The volume ends with an enjoyable "Conversation" between Fermüller and Hájek on whether researchers in mathematical fuzzy logic, philosophy of vagueness and linguistics have anything to learn from each other. While it is enjoyable, it isn't much more than chitchat. It is worth a quick read, if one has the book already, but not worth getting the book for.

The book is littered with language abuses: typing errors, grammatical atrocities, and muddled sentences. Anyone with a weak stomach for this is advised to steer clear. One particularly ghastly example (the straw that finally broke this reviewer's back) is:

In [17] an analysis of sorites is offered using a hedge At -- "almost true". Consider the axioms: bold(0) and (n)(bold(n) ? At(bold(n+1))), where (bold(n) represents the proposition that a man with n hears on his head is bold. (from "A Conversation About Fuzzy Logic and Vagueness", p. 413.)

There is too much shoddy writing in the collection. This is ultimately a failure of the editors. It is difficult to believe that the editors of the volume fulfilled their role, between the varying quality of papers, the Roschger-Ripley incident, the outrageous number of linguistic and typographic errors, and, to top it all off, inconsistent bibliography styles.

References

Alxatib, Sam and Pelletier, Jeff (2011) The psychology of vagueness: borderline cases and contradictions, Mind and Language 26, pp. 287-326.

Barker, Chris (2002) The dynamics of vagueness, Linguistics and Philosophy, 25, pp. 520-530.

Cobreros, P., Égré, P., Ripley, D. and Rooij, van R. (2012) Tolerant, classical and strict, Journal of Philosophical Logic, 41, pp. 347-385.

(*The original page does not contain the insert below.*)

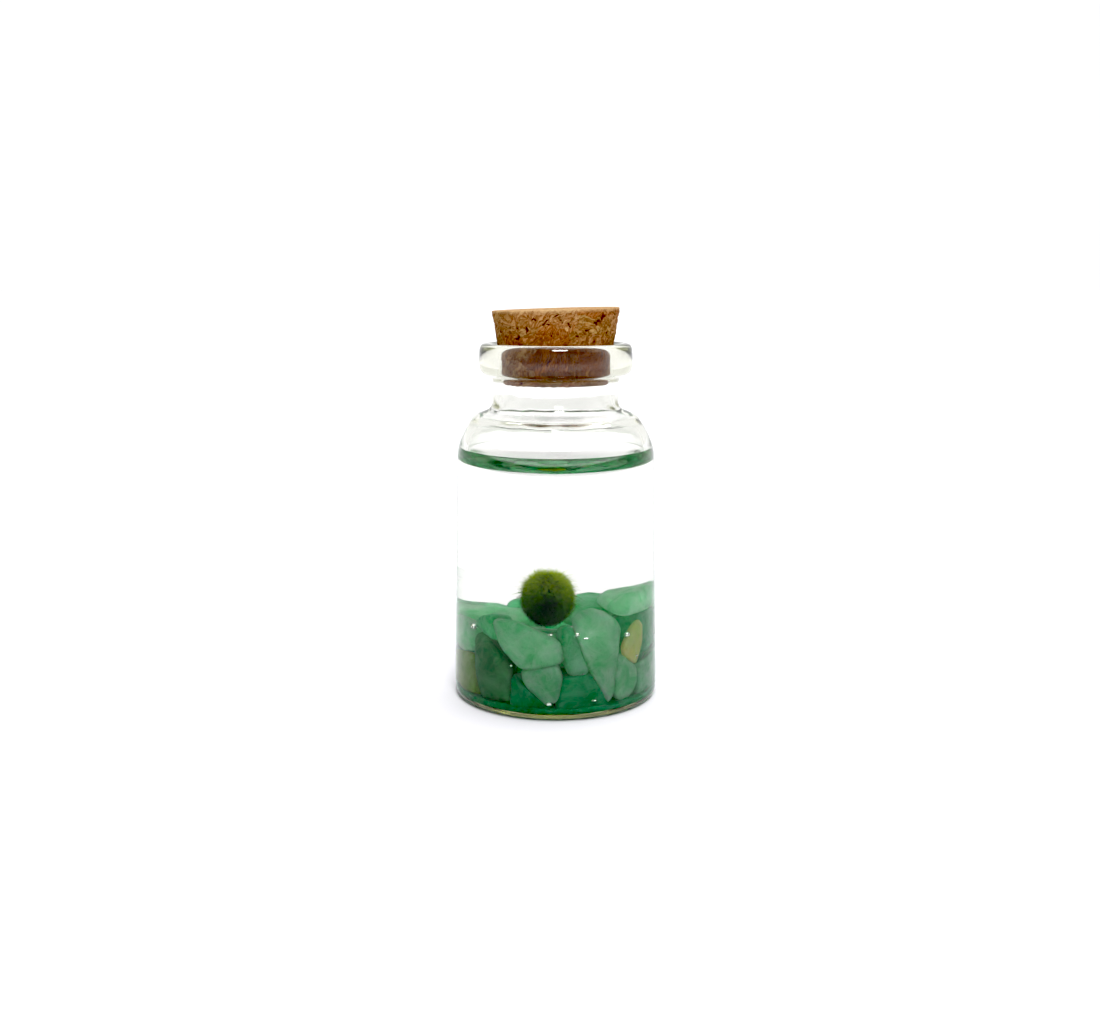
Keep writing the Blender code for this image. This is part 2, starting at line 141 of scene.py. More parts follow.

Kyburg, A and Morreau, M (2000) Fitting words: Vague language in context. Linguistics and Philosophy, 8, pp. 339-359.

Ripley, David (2011) Contradictions at the borders. In R. Nouwen, R. van Rooij, U. Sauerland, H.-C. Schmitz (eds.) Vagueness in Communication. Springer, pp. 169-188.

Ripley, David (forthcoming) Paradoxes and failure of cut, Australasian Journal of Philosophy.

Smith, Nicholas J. J. (2001) Vagueness and Degrees of Truth. Oxford University Press.